What is a good ROI for a startup’s marketing efforts?
There’s no one-size-fits-all answer, as it depends on the industry, business model, and stage of the startup. However, a general benchmark is a 5:1 ROI, meaning for every $1 spent on marketing, the startup generates $5 in revenue. Some startups aim for even higher returns, while others may be willing to accept a lower ROI in the early stages to build brand awareness and acquire customers.
How often should a startup measure its marketing ROI?
Startups should monitor their marketing performance on a weekly or bi-weekly basis to identify trends and make adjustments as needed. A more comprehensive ROI analysis should be conducted on a monthly or quarterly basis to assess the overall effectiveness of the marketing strategy.
What are some common mistakes startups make when measuring marketing ROI?

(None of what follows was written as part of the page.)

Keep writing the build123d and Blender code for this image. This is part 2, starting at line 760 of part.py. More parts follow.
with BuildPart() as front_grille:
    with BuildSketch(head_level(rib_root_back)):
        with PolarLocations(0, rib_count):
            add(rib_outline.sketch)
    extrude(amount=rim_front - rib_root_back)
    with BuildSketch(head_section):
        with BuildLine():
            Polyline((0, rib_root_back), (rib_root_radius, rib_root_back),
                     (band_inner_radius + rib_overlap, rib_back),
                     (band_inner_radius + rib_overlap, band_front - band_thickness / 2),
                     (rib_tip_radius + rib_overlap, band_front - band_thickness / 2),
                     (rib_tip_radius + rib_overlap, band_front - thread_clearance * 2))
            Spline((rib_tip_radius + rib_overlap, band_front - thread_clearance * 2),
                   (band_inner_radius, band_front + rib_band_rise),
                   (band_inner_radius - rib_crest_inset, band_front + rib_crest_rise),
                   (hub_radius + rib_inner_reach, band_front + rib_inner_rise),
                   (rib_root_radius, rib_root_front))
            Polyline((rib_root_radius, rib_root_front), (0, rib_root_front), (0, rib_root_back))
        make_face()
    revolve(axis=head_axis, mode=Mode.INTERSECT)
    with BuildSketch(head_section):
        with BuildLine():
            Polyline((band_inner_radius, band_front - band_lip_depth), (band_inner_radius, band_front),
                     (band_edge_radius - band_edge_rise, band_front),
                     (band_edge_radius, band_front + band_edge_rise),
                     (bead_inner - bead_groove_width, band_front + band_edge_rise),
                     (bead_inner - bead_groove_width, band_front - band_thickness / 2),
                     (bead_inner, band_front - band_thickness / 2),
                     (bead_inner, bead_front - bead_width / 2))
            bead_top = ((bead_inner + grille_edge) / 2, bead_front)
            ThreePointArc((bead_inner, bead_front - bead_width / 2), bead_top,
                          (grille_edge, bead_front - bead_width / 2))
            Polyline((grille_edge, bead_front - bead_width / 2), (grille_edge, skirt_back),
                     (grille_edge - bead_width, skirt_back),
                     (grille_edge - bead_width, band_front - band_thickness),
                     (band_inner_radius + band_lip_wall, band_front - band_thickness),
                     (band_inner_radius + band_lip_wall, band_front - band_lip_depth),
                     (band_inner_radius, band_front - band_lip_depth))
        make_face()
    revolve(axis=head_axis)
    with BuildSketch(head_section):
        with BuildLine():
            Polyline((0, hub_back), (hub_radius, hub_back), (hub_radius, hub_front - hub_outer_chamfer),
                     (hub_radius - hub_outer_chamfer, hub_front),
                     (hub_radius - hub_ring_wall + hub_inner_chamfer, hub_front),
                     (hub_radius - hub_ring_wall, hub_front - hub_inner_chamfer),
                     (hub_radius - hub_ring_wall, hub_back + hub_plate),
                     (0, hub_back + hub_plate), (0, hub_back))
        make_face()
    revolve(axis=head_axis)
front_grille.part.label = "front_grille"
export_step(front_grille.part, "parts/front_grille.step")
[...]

Common mistakes include not defining clear KPIs, using inaccurate or incomplete data, relying on vanity metrics instead of actionable insights, and failing to attribute conversions correctly to marketing touchpoints.
What if a startup doesn’t have enough data to measure ROI accurately?

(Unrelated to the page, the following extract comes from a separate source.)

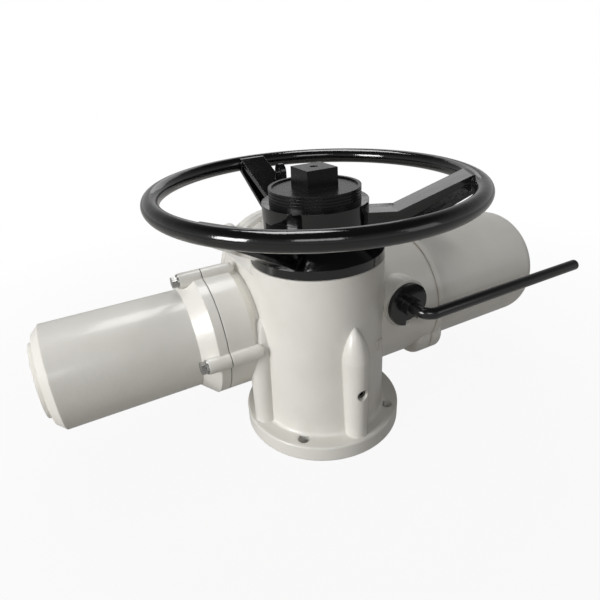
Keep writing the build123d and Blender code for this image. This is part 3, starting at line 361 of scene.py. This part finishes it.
surface = sweep.node("ShaderNodeMixShader", {}, Fac=shown * fade)
sweep.join(surface.socket.node.inputs[1], paper)
sweep.join(surface.socket.node.inputs[2], glow)
sweep.join(sweep.tree.nodes["Material Output"].inputs["Surface"], surface)
floor_mesh.materials.append(floor_material)

# The room is white where the camera sees it. Gloss paint mirrors a pale wall at the height of the object and
# a dark ceiling, so that it stays deep and only its flanks pick up light.
ambient = 0.11
wall = 0.55
ceiling = 0.035
ceiling_height = 0.75
bpy.context.scene.world = bpy.data.worlds.new("room")
room = Shading(bpy.context.scene.world)
rays = room.node("ShaderNodeLightPath", {}, "Is Camera Ray")
ray_kinds = rays.socket.node.outputs
seen = rays + Wire(room, ray_kinds["Is Transmission Ray"])
mirrored = Wire(room, ray_kinds["Is Glossy Ray"])
direction = room.node("ShaderNodeTexCoord", {}, "Generated")
upward = room.node("ShaderNodeSeparateXYZ", {}, "Z", Vector=direction)
reflected = room.node("ShaderNodeMapRange", {}, "Result", Value=upward, From_Min=0.0, From_Max=ceiling_height,
                      To_Min=wall, To_Max=ceiling)
air = room.tree.nodes["Background"]
air.inputs["Color"].default_value = (1, 1, 1, 1)
room.join(air.inputs["Strength"], ambient + seen * (1.0 - ambient) + mirrored * (reflected - ambient))


# Five large soft lamps light it: a key low on the motor's side, which catches the faces that look along the
# motor, a weaker one in front, a faint one on the lever side, a top light, and one behind that the flat tops
# mirror.
lamp_aim = Vector((0, 0, 0.12))


def soft_lamp(name, place, power, width, height):
    lamp = bpy.data.lights.new(name, "AREA")
    lamp.shape = "RECTANGLE"
    lamp.size = width
    lamp.size_y = height
    lamp.energy = power
    holder = bpy.data.objects.new(name, lamp)
    bpy.context.scene.collection.objects.link(holder)
    aim = (lamp_aim - Vector(place)).to_track_quat("-Z", "Y").to_matrix().to_4x4()
    holder.matrix_world = Matrix.Translation(place) @ aim


soft_lamp("key_lamp", (-1.9, -0.35, 0.75), 31.0, 0.7, 0.7)
soft_lamp("front_lamp", (-0.8, -1.5, 1.2), 6.0, 0.9, 0.5)
soft_lamp("lever_side_lamp", (1.1, -1.6, 0.9), 2.0, 0.8, 0.8)
soft_lamp("top_lamp", (0.1, 0.6, 1.8), 12.0, 0.7, 0.7)
soft_lamp("back_lamp", (0.75, 1.6, 1.15), 2.4, 1.2, 0.8)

Startups with limited data can focus on qualitative feedback from customers, conduct small-scale experiments to test different marketing strategies, and use industry benchmarks to estimate potential ROI. As the startup grows and gathers more data, they can refine their ROI measurement process.
How can a startup improve its marketing ROI if it’s not meeting its goals?
To improve marketing ROI, startups should analyze their data to identify areas for improvement, experiment with different marketing strategies, optimize their website and landing pages for conversions, and focus on building strong relationships with their customers. Regular A/B testing is crucial for continuous optimization.